Dr. Matthew Driscoll
Arnamagnæan editions in the electronic age

The Arnamagnæan Institute in Copenhagen derives its name from the Icelandic scholar and antiquarian Árni Magnússon (1663-1730), who put together what is generally recognised as the most important collection of early Scandinavian manuscripts extant. Upon his death Árni Magnússon bequeathed his collection to the University of Copenhagen, along with an endowment from his private estate from which money was to be drawn for the publication of text editions and studies pertaining to the manuscripts in the collection. In 1760 the Arnamagnæan Foundation was created, the predecessor of the present-day Institute, and in 1772 a permanent Commission was established by King Christian VII as the governing body of that Foundation.
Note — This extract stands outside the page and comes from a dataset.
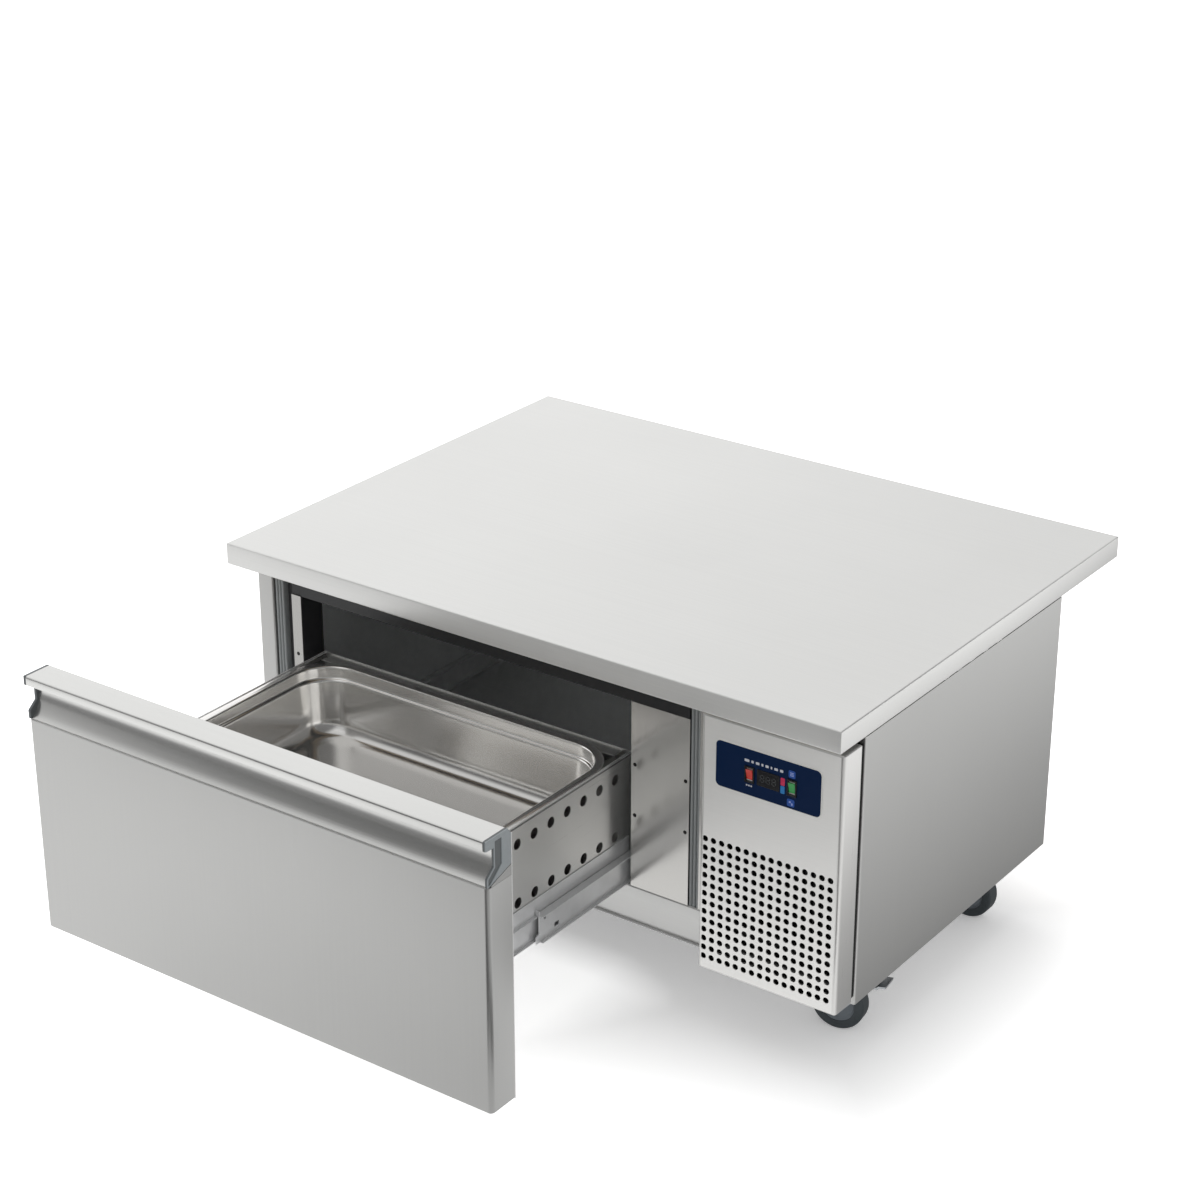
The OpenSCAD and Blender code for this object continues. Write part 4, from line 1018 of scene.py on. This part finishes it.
def rounded_outline(corners, steps=5):
    """A closed outline from corners given as across, up and radius."""
    points = [Vector(c[:2]) for c in corners]
    outline = []
    for i, corner in enumerate(points):
        radius = corners[i][2]
        if radius == 0:
            outline.append(corner)
            continue
        line = rounded_line([points[i - 1], corner, points[(i + 1) % len(points)]], radius, steps)
        outline += line[1:-1]
    return outline


cap_low, cap_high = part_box("handle_caps")
cap_back_z = cap_high.z - 0.048
tab_front = face_y + front_bend
tab_corners = [(tab_front, front_top - 0.0004, 0), (front_high.y, front_top - 0.0004, 0),
               (front_high.y, cap_back_z - 0.0003, 0), (tab_front, front_top + 0.0018, 0)]
tabs = [drawn_out("tab", rounded_outline(tab_corners), x, x + front_sheet, along_x, front_finish)
        for x in (front_low.x, front_high.x - front_sheet)]
drawer_sheet = joined("drawer_front_sheet", front_finish, front_tray, *tabs)
fit(drawer_sheet, "drawer", "drawer_steel", "drawer_front")

handle_finish = steel("handle_satin", (0.74, 0.74, 0.725), 0.22, "x", 0.010, 700, 0.015, 0.015, 0.92)
lip = handle_low.y
top = handle_high.z
back_y = handle_high.y
recess_depth = 0.018
recess_angle = math.radians(52)
recess_r = recess_depth / (1 - math.cos(recess_angle))
recess_steps = 16
recess_arc = [recess_angle * (1 - k / recess_steps) for k in range(1, recess_steps + 1)]
recess = [(face_y + recess_r * (math.cos(a) - math.cos(recess_angle)),
           handle_low.z + recess_r * (math.sin(recess_angle) - math.sin(a)), 0) for a in recess_arc]
lip_h = 0.013
bevel_w, bevel_h = 0.0058, 0.007
# The outline runs from the low end of the back over the foot, recess and lip to the bevel.
handle_corners = [(back_y, handle_low.z, 0), (face_y, handle_low.z, 0.0006)] + recess + [
    (face_y + recess_depth, top - lip_h - 0.0015, 0.003), (lip, top - lip_h, 0.0014),
    (lip, top, 0.0028), (back_y - bevel_w, top, 0.002), (back_y, top - bevel_h, 0.0008)]
handle = drawn_out("handle_profile", rounded_outline(handle_corners), handle_low.x, handle_high.x,
                   along_x, handle_finish, 50)
fit(handle, "drawer", "drawer_steel", "handle")

cap_half = (cap_high.x - cap_low.x) / 2


def cap_painted_shade(tree, at):
    """The caps' plastic keeps its colour outside and has painted shade where it is sunk or faces inwards.
    """
    off = off_middle(tree, at["X"], cap_low.x, cap_high.x)
    return ranged(tree, off, cap_half - 0.0014, cap_half - 0.0009, 0.36, 1)


cap_plastic = shaded(plain("cap_grey_blue", (0.33, 0.36, 0.375), 0.34, 0.03, 160), cap_painted_shade)
refit("handle_end_caps", "handle_caps", 0.0007, cap_plastic, "drawer", "grey_plastic")
refit("door_gasket", "gasket", 0.0006, plain("gasket_grey", (0.10, 0.10, 0.11), 0.6),
      "drawer", "gasket_rubber", 3)

# Drawer box
# Thin sheets: two sides punched with two rows of round holes and hemmed along the top, a
# floor, a back, and narrow ledges that carry the pan.
hem_r = 0.0016
box_left, box_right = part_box("drawer_side_left")[0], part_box("drawer_side_right")[1]


def hem_painted_light_and_shade(tree, at):
    """The hem has a painted highlight, and the sheet painted shade just under it and in the gap beside the
    pan.
    """
    under = ranged(tree, at["Z"], box_right.z - 0.0056, box_right.z - 0.0044, 1, 0.30)
    roll = ranged(tree, at["Z"], box_right.z - 0.0036, box_right.z - 0.0028, 0, 1.60)
    off = off_middle(tree, at["X"], box_left.x, box_right.x)
    inside = (box_right.x - box_left.x) / 2 - 2 * hem_r
    gap = ranged(tree, off, inside - 0.0008, inside - 0.0002, 0.30, 1)
    return maths(tree, "MULTIPLY", maths(tree, "MAXIMUM", under, roll), gap)


def flat_bar(name, x0, x1, z0, z1, y0, y1, material):
    """A bar with a rectangular section that runs along y."""
    return drawn_out(name, [(x0, z0), (x1, z0), (x1, z1), (x0, z1)], y0, y1, along_y, material)


box_finish = steel("box_sheet", (0.76, 0.76, 0.745), 0.28, "y", 0.006, 900, 0, 0.008)
side_finish = shaded(steel("box_side_sheet", (0.74, 0.74, 0.725), 0.28, "y", 0.006, 900, 0, 0.008),
                     hem_painted_light_and_shade)
box_sheet = 0.001
hole_columns, hole_pitch, side_hole = 12, 0.0353, 0.015
upper_row, lower_row = 0.028, 0.113
first_hole = front_high.y + front_sheet + 0.026
holes_y = first_hole + hole_pitch * (hole_columns - 1) / 2
ledge_w, foot_w = 0.013, 0.016
ledge_drop = 0.002
ledge_short = 0.0225
for side, outward in (("left", -1), ("right", 1)):
    low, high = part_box("drawer_side_" + side)
    outer_x = high.x if outward > 0 else low.x
    y_mid = (low.y + high.y) / 2
    z_mid = (low.z + high.z) / 2
    upright = Matrix(((0, 0, outward, outer_x - outward * box_sheet), (outward, 0, 0, y_mid),
                      (0, 1, 0, z_mid), (0, 0, 0, 1)))
    wall_piece = punched_sheet("side_wall", upright, side_hole,
                               width=high.y - low.y, height=high.z - low.z,
                               sheet=box_sheet, columns=hole_columns, rows=2, pitch_across=hole_pitch,
                               pitch_up=lower_row - upper_row,
                               middle_across=(holes_y - y_mid) * outward,
                               middle_up=high.z - (upper_row + lower_row) / 2 - z_mid,
                               finish=side_finish)
    roll = [(outer_x - outward * hem_r * (1 + math.cos(a)), high.z - hem_r * (1 - math.sin(a)))
            for a in [math.pi * k / 8 for k in range(16)]]
    hem = drawn_out("hem", roll, low.y, high.y, along_y, side_finish)
    ledge_top = high.z - ledge_drop
    ledge_foot = ledge_top - box_sheet
    foot_x = outer_x - outward * foot_w
    ledge = flat_bar("ledge", outer_x, outer_x - outward * ledge_w, ledge_foot, ledge_top,
                     low.y, high.y - ledge_short, side_finish)
    foot = flat_bar("foot", outer_x, foot_x, low.z, low.z + box_sheet, low.y, high.y, side_finish)
    tab = flat_bar("tab", outer_x, foot_x, low.z, ledge_foot, low.y, low.y + box_sheet, side_finish)
    box_side = joined("box_side_" + side, side_finish, wall_piece, hem, ledge, foot, tab)
    fit(box_side, "drawer", "drawer_steel", "drawer_side_" + side)
refit("box_floor_and_back", "drawer_tray", 0.0003, box_finish, "drawer", "drawer_steel")

# Pan
# A deep-drawn stainless gastronorm pan, polished inside: a flange with its edge turned
# down, a bead, a shoulder for stacking, and walls that taper to a rounded bottom.
pan_low, pan_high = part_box("pan")
pan_middle = (pan_low + pan_high) / 2
pan_size = (pan_high.x - pan_low.x, pan_high.y - pan_low.y)
rim_z = pan_high.z
pan_wall = 0.0008


def painted_shade_on_bottom(tree, at):
    """Painted shade darkens the bottom, and a little painted light brightens the walls above it."""
    return ranged(tree, at["Z"], rim_z - 0.098, rim_z - 0.080, 0.72, 1.08)


pan_finish = shaded(steel("pan_polished", (0.90, 0.89, 0.87), 0.17, "x", 0.004, 700, 0, 0.004, 0.9),
                    painted_shade_on_bottom)
# Inset from the flange's edge, drop below the rim, and corner radius in plan
pan_levels = [(0.0002, 0.0045, 0.070), (0.0000, 0.0015, 0.070), (0.0006, 0.0004, 0.0694),
              (0.0016, 0.0, 0.0684), (0.0080, 0.0, 0.062), (0.0092, 0.0003, 0.061),
              (0.0105, 0.0001, 0.060), (0.0118, 0.0004, 0.058), (0.0126, 0.0014, 0.057),
              (0.0130, 0.0030, 0.057), (0.0134, 0.0150, 0.056), (0.0137, 0.0168, 0.056),
              (0.0144, 0.0180, 0.055), (0.0154, 0.0186, 0.054), (0.0164, 0.0192, 0.053),
              (0.0170, 0.0206, 0.053), (0.0174, 0.0230, 0.053), (0.0222, 0.0750, 0.049),
              (0.0234, 0.0822, 0.048), (0.0260, 0.0884, 0.046), (0.0304, 0.0938, 0.042),
              (0.0362, 0.0974, 0.037), (0.0430, 0.0993, 0.032), (0.0500, 0.0999, 0.026)]
pan_rings = []
for inset, drop, radius in pan_levels:
    ring = rounded_ring(pan_size[0] - 2 * inset, pan_size[1] - 2 * inset, radius, 16)
    pan_rings.append([(pan_middle.x + u, pan_middle.y + v, rim_z - drop) for u, v in ring])
pan_build = bmesh.new()
pan_rows = add_rings(pan_build, pan_rings, capped=False)
pan_build.faces.new(pan_rows[-1])
pan = as_piece("gastronorm_pan", pan_build, pan_finish, 60)
thickness = pan.modifiers.new("wall", "SOLIDIFY")
thickness.thickness = pan_wall
thickness.offset = -1
fit(pan, "drawer", "polished_steel", "pan")

# Slides
# Galvanized telescopic slides: channels on the drawer and on the cabinet's walls, and
# middle members that run out half as far as the drawer, with a hook at the front.
slide_finish = plain("slide_zinc", (0.76, 0.765, 0.77), 0.32, 0.03, 55, 0.50, 0.03)
for name, cad_name, body in (("cabinet_channels", "cabinet_slides", "cabinet"),
                             ("drawer_channels", "drawer_slides", "drawer"),
                             ("middle_members", "middle_slides", "slide_middles")):
    refit(name, cad_name, 0.0005, slide_finish, body, "zinc_steel")

# The patterns of the fasteners are no pieces themselves.
for pattern_piece in (pan_head, screw_ring):
    bpy.data.objects.remove(pattern_piece)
The first text edition published under the auspices of the Commission appeared in that same year, and publication continued, if at times sporadically, down to the year 1938, when it was decided to publish a series of scholarly monographs under the general title Bibliotheca Arnamagnæana, forty-eight volumes of which have appeared thus far, and a new series of critical editions, Edition Arnamagnæanæ, which now number forty-four. A sister institute in Iceland, Stofnun Árna Magnússonar, where half of the Arnamagnæan manuscript collection is now housed, was founded in 1962 and has a similar series, Rit, begun in 1972, comprising both editions and monographs, of which 59 volumes have appeared. At both institutes attempts are now being made to move from paper-based to electronic text editions. My presentation will address in particular how the traditional editorial practices of the Arnamagnæan editions are being adapted to the new medium, and how this new medium is making it possible to do things which Árni Magnússon could scarcely have imagined possible

Matthew Driscoll (mjd@hum.ku.dk) is lecturer in Old Norse philology (norrøn filologi) at Det Arnamagnæanske Institut, a department of the University of Copenhagen. His research interests include manuscript and textual studies, particularly in the area of Old and Early-Modern Icelandic. He is also involved in a number of projects to do with the digitisation and text-encoding of medieval manuscripts. Matthew Driscoll is a member of the Technical Council of the TEI-Consortium.